Op-Ed Penned by Treasurer Crane Featured in Washington Examiner

State and local governments need Congress to fix one more mistake from financial reform

by Ron Crane, Published online by the Washington Examiner

Link to original content: Washington Examiner Article

"Last month, an impressive bipartisan majority in Congress acknowledged what has long been obvious to most Americans: Some of the reforms enacted in the wake of the financial crisis of 2007-2008 went too far.

Rules designed to contain bad actors on Wall Street instead frustrated creditworthy consumers and small business owners on Main Street who need access to capital to invest in the American Dream. The bill President Trump signed into law was a significant but incomplete step in correcting that regulatory overreach.

Another key regulation that needs to be fixed is a Securities and Exchange Commission, or SEC, rule enacted during the waning days of the Obama administration that put sharp restrictions on money-market mutual funds.

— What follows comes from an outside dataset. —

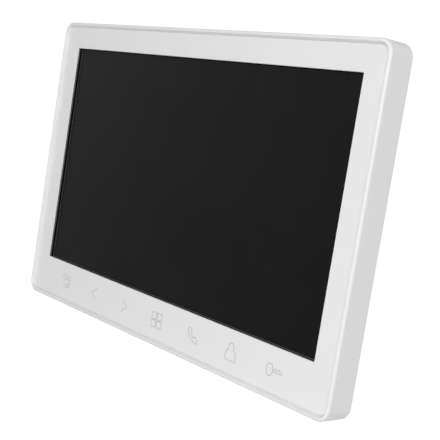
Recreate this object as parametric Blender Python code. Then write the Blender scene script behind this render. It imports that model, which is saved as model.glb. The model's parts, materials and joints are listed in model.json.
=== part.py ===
"""A wall-mounted video intercom monitor with a 10.1 inch display, built from its separate pieces.

Frame: +X to the viewer's right, +Y towards the wall, +Z up. The origin is the centre of the wall
bracket's back face, so the wall is the plane y = 0 and the display faces -Y.
Sizes are in millimetres. Each mesh is scaled to metres once, when its object is made.
"""

import math

import bmesh
import bpy
from mathutils import Matrix, Vector

MM = 0.001

# Fits
GAP = 0.3  # between two pieces that touch
SLIDE_GAP = 0.4  # around a piece that slides
ROOT_SINK = 0.6  # how far a rib or boss is sunk into the wall that it grows from
CUT_OVER = 1.0  # how far a cut runs past the wall that it goes through

# Display
ACTIVE_WIDTH = 222.72
ACTIVE_HEIGHT = 125.28
OPENING_SIDE = 1.59  # from the active area to the edge of the opening, left and right
OPENING_END = 0.51  # the same, above and below
POLARISER_SIDE = 2.5
POLARISER_END = 1.6
GLASS_SIDE = 4.4
GLASS_TOP = 9.0
GLASS_BOTTOM = 4.0
GASKET_MARGIN = 0.5  # between the polariser and the gasket
TRAY_WALL = 0.5

# Front case
SIDE_MARGIN = 14.8  # from the opening to the outer edge
TOP_MARGIN = 14.85
BOTTOM_MARGIN = 23.85
CORNER_RADIUS = 7.0
RIM_HEIGHT = 2.0  # from the face up to the crest of the rim
RIM_FILLET = 1.3
CREST_FLAT = 0.3
RIM_WIDTH = 2.7  # outer edge to the foot of the rim's inner slope
REAR_FILLET = 0.9
SKIRT_WALL = 2.2
PANEL_CHAMFER = 0.4
OPENING_RADIUS = 0.5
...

The rule eliminated the use of stable net asset value, or NAV — the dollar-per-share valuation of nongovernment money market funds — in favor of a floating NAV valuation system that makes them impractical for state and local governments to use. This may seem like an obscure and hard-to-explain finance issue, but consider this: The change has caused more than $1 trillion of private sector liquidity to shift away from funds that invest in the economic infrastructure of our communities and into funds that invest strictly in U.S. government debt.

Despite the clear harm caused by the rule, the largest Wall Street asset management companies want you to believe the rule is a good thing. Well, it is for them, but it isn't for state and local taxpayers, main street businesses, and other drivers of economic development and job creation.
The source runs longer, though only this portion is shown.